- Given information:
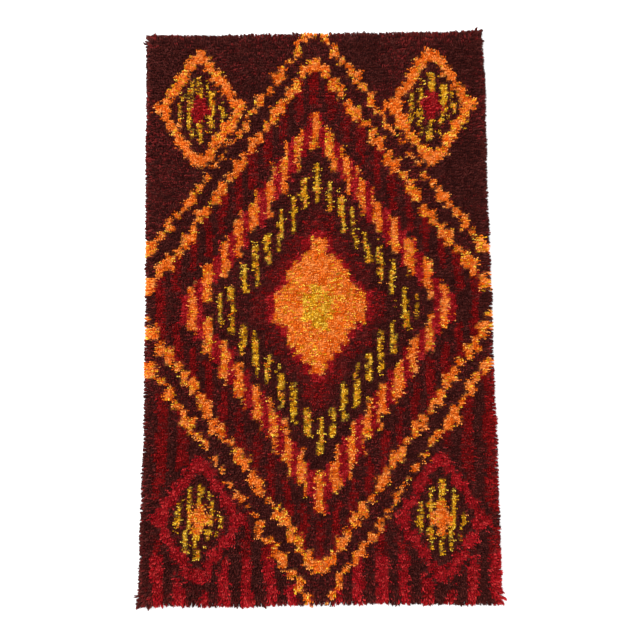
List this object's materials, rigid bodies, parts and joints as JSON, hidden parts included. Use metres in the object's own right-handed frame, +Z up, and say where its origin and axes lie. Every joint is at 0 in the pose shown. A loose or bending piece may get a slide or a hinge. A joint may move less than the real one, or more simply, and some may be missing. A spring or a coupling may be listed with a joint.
{
  "type": "wool pile rug",
  "caption": "Rectangular wool rug with a deep shaggy pile, lying flat, with yarn locks leaning out all round its rim",
  "frame": {"origin": "on the floor, under the middle of the rug", "axes": "+X across the rug, +Y along it to its head, +Z up"},
  "size_m": [0.8638, 1.4118, 0.031],
  "materials": {
    "wool_pile": "matte dyed wool yarn"
  },
  "bodies": {
    "root": {"rug": "wool_pile"}
  },
  "joints": []
}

- Task prompt:
Write out all the lines again, exactly as they are.

- Answer:
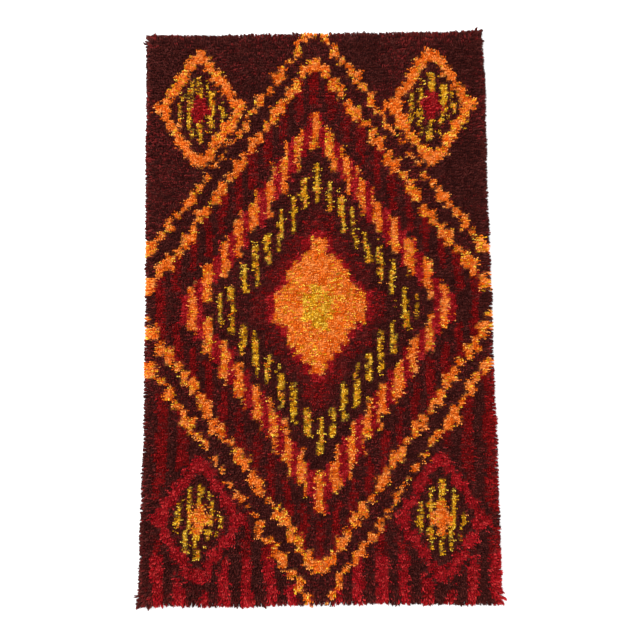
List this object's materials, rigid bodies, parts and joints as JSON, hidden parts included. Use metres in the object's own right-handed frame, +Z up, and say where its origin and axes lie. Every joint is at 0 in the pose shown. A loose or bending piece may get a slide or a hinge. A joint may move less than the real one, or more simply, and some may be missing. A spring or a coupling may be listed with a joint.
{
  "type": "wool pile rug",
  "caption": "Rectangular wool rug with a deep shaggy pile, lying flat, with yarn locks leaning out all round its rim",
  "frame": {"origin": "on the floor, under the middle of the rug", "axes": "+X across the rug, +Y along it to its head, +Z up"},
  "size_m": [0.8638, 1.4118, 0.031],
  "materials": {
    "wool_pile": "matte dyed wool yarn"
  },
  "bodies": {
    "root": {"rug": "wool_pile"}
  },
  "joints": []
}